I just wrote a simple program that went very wrong, can you take a look and tell me why the lines are continuous instead of separate.

(Note: this program is designed to print a table of equal earth and moon mass from 1 to 100 pounds and output an empty line for every 25 lines.)

#include <iostream>

using namespace std;

int main() {

double e, m;

int a = 0;

for (e=0; e<=100; e++) {

m = 0.17 * e;

cout << e << " pounds on Earth is equal to " << m << " pounds on Moon. ";

a += 1;

if (a == 25) {

cout << '\n';

a = 0; }

}

return 0; }

I also have some question about bits. What are they? what does it mean when someone say that the bit width of char is 8? what are high-order bits? These are NOT homework questions, please help me understand.

Thanks,

Angela

Well to answer the first part we have to look at what your program does.

New lines are _only_ written when you ask for them as you do here:

if (a == 25) {

cout << '\n';

a = 0; }

This is the _only_ place your program appears to output a new line. As this statement is within an if statement it is only executed when the condition for the if statement is true - i.e. when a==25. As a is incremented from 0..25, then set back to 0 you only ever get a new line output every 25 iteration of the for loop.

To print each value on a line on its own you have to output a new line after each table entry. That is replace the space after "Moon." with a new line "Moon.\n":

cout << e << " pounds on Earth is equal to " << m << " pounds on Moon.\n";

I think that even with your limited knowledge of C++ you could have worked this out for yourself with a little pause for thought and examination of the code.

It is _very_ important that you do not get put off, discouraged or panicked because your program does not do what you want the first time you run it. They rarely do for anyone.

Now onto bits.

A bit is a binary digit (BInary digiT) and is the basic unit of storage and communication in digital computing and information theory.

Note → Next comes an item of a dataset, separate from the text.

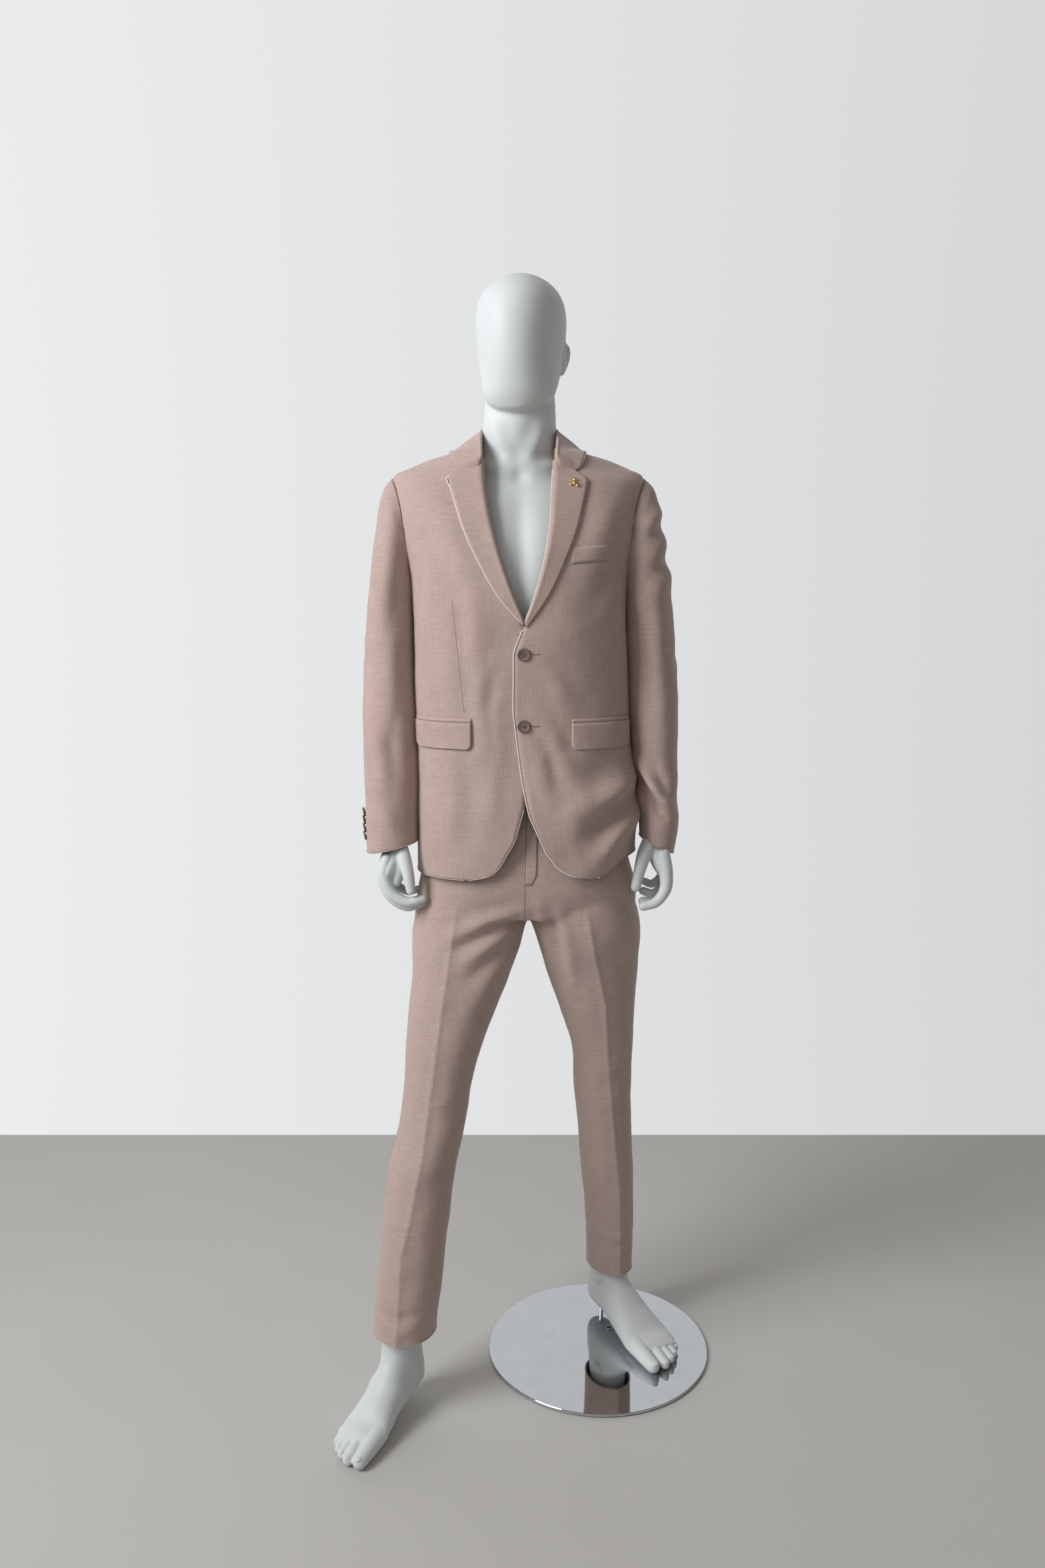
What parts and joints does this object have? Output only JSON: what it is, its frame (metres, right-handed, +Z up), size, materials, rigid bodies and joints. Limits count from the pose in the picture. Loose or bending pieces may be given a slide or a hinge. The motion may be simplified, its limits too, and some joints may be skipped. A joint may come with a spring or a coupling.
{
  "type": "full body mannequin",
  "caption": "Standing male display mannequin in a two-button suit, lifted off a spigot on a round mirror base plate, with turning arms and hands and a waist joint.",
  "frame": {"origin": "centre of the underside of the round base, on the floor", "axes": "+Z up the figure, -Y the way it faces, +X towards its left hand"},
  "size_m": [0.6438, 0.5505, 1.887],
  "materials": {
    "body_shell": "matt spray paint on moulded glass fibre",
    "suit_cloth": "dusty rose linen blend with a fine slubbed weave",
    "front_button": "mauve brown polyester, semi-gloss",
    "cuff_button": "horn brown polyester, semi-gloss",
    "pin_gold": "polished gold plate",
    "base_mirror": "mirror-polished stainless steel",
    "spigot_chrome": "polished chrome plate",
    "fitting_steel": "zinc-plated steel",
    "underlay_rubber": "thin black foam rubber"
  },
  "bodies": {
    "base": {"base_underlay": "underlay_rubber", "base_plate": "base_mirror", "base_spigot": "spigot_chrome", "spigot_screw": "fitting_steel"},
    "lower_body": {"pelvis_shell": "body_shell", "left_leg_shell": "body_shell", "right_leg_shell": "body_shell", "left_hip_plate": "fitting_steel", "right_hip_plate": "fitting_steel", "left_thigh_plate": "fitting_steel", "right_thigh_plate": "fitting_steel", "spigot_socket": "fitting_steel", "spare_socket": "fitting_steel", "waist_socket_plate": "fitting_steel", "trouser_seat": "suit_cloth", "trouser_left_leg": "suit_cloth", "trouser_right_leg": "suit_cloth", "waistband": "suit_cloth", "fly_placket": "suit_cloth"},
    "torso": {"torso_head_shell": "body_shell", "waist_peg_plate": "fitting_steel", "left_shoulder_plate": "fitting_steel", "right_shoulder_plate": "fitting_steel", "jacket_body": "suit_cloth", "jacket_collar": "suit_cloth", "left_lapel": "suit_cloth", "right_lapel": "suit_cloth", "left_pocket_flap": "suit_cloth", "right_pocket_flap": "suit_cloth", "breast_welt": "suit_cloth", "front_buttons": "front_button", "lapel_pin": "pin_gold", "pin_clutch": "pin_gold"},
    "left_arm": {"left_arm_shell": "body_shell", "left_arm_plate": "fitting_steel", "left_sleeve": "suit_cloth", "left_cuff_buttons": "cuff_button", "left_wrist_socket": "fitting_steel"},
    "right_arm": {"right_arm_shell": "body_shell", "right_arm_plate": "fitting_steel", "right_sleeve": "suit_cloth", "right_cuff_buttons": "cuff_button", "right_wrist_socket": "fitting_steel"},
    "left_hand": {"left_hand": "body_shell", "left_wrist_peg": "fitting_steel"},
    "right_hand": {"right_hand": "body_shell", "right_wrist_peg": "fitting_steel"}
  },
  "joints": [
    {"name": "stand_lift", "type": "slide", "parent": "base", "child": "lower_body", "axis": [0, 0, 1], "range_m": [0, 0.11]},
    {"name": "torso_lift", "type": "slide", "parent": "lower_body", "child": "torso", "axis": [0, 0, 1], "range_m": [0, 0.12]},
    {"name": "left_shoulder_swing", "type": "hinge", "parent": "torso", "child": "left_arm", "pos_m": [0.0215, 0.005, 1.49], "axis": [-1, 0, 0], "range_deg": [0, 30]},
    {"name": "right_shoulder_swing", "type": "hinge", "parent": "torso", "child": "right_arm", "pos_m": [-0.3135, 0.005, 1.49], "axis": [-1, 0, 0], "range_deg": [0, 30]},
    {"name": "left_wrist_twist", "type": "hinge", "parent": "left_arm", "child": "left_hand", "pos_m": [0.092, -0.03, 0.985], "axis": [0, 0, 1], "range_deg": [-10, 15]},
    {"name": "right_wrist_twist", "type": "hinge", "parent": "right_arm", "child": "right_hand", "pos_m": [-0.357, -0.038, 0.985], "axis": [0, 0, 1], "range_deg": [-15, 15]}
  ]
}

Binary is a number system that counts using base 2. Hence in binary the only digit values are 0 and 1. Thus a bit is either 0 or 1, (we can also consider then states such as true or false, or on or off, or yes or no etc.)

Obviously being able to count from 0 to 1 is not very useful. Just as counting in denary (usual base 10 counting), when we run out of digits we add more:

0, 1, 2, 3,4, 5, 6, 7, 8, 9, 10, ..., 99, 100, ... 999, 1000, ...

so we do in binary - we add more binary digits or bits:

0, 1, 10, 11, 100, 101, 110, 111, 1000, 1001, 1010, 1011, 1100, 1101, 1110, 1111, ...

which are the denary numbers 0 to 15 expressed in binary.

We therefore require 4 bits to express 16 states (0 through to 15). In fact the number of bits required to represent a value is related to the next higher power of 2 from the value just as in base 10 we require a number of digits that are related to the next higher power of 10 to express the value:

So in base 10 we require:

1 digit to express values from 0 up to but not including 10 to the power 1 (which is 10)

2 digits to express values from 0 up to but not including 10 to the power 2 (which is 100)

3 digits to express values from 0 up to but not including 10 to the power 3 (which is 1000)

etc.

And in binary we require:

1 digit to express values from 0 up to but not including 2 to the power 1 (which is 2)

2 digits to express values from 0 up to but not including 2 to the power 2 (which is 4)

3 digits to express values from 0 up to but not including 2 to the power 3 (which is 8)

4 digits to express values from 0 up to but not including 2 to the power 4 (which is 16)

5 digits to express values from 0 up to but not including 2 to the power 5 (which is 32)

6 digits to express values from 0 up to but not including 2 to the power 6 (which is 64)

7 digits to express values from 0 up to but not including 2 to the power 7 (which is 128)

8 digits to express values from 0 up to but not including 2 to the power 8 (which is 256)

9 digits to express values from 0 up to but not including 2 to the power 9 (which is 512)

10 digits to express values from 0 up to but not including 2 to the power 10 (which is 1024)

etc.

You will notice that 2 to the power 10 is a little more than 10 to the power 3. This gives a quick rule of thumb for working out the number of bits required for common decimal number sizes. 1000 (kilo) requires 10 bits, 1000,000 (mega) requires 20 bits, 1000,000,000 (giga) requires 30 bits etc.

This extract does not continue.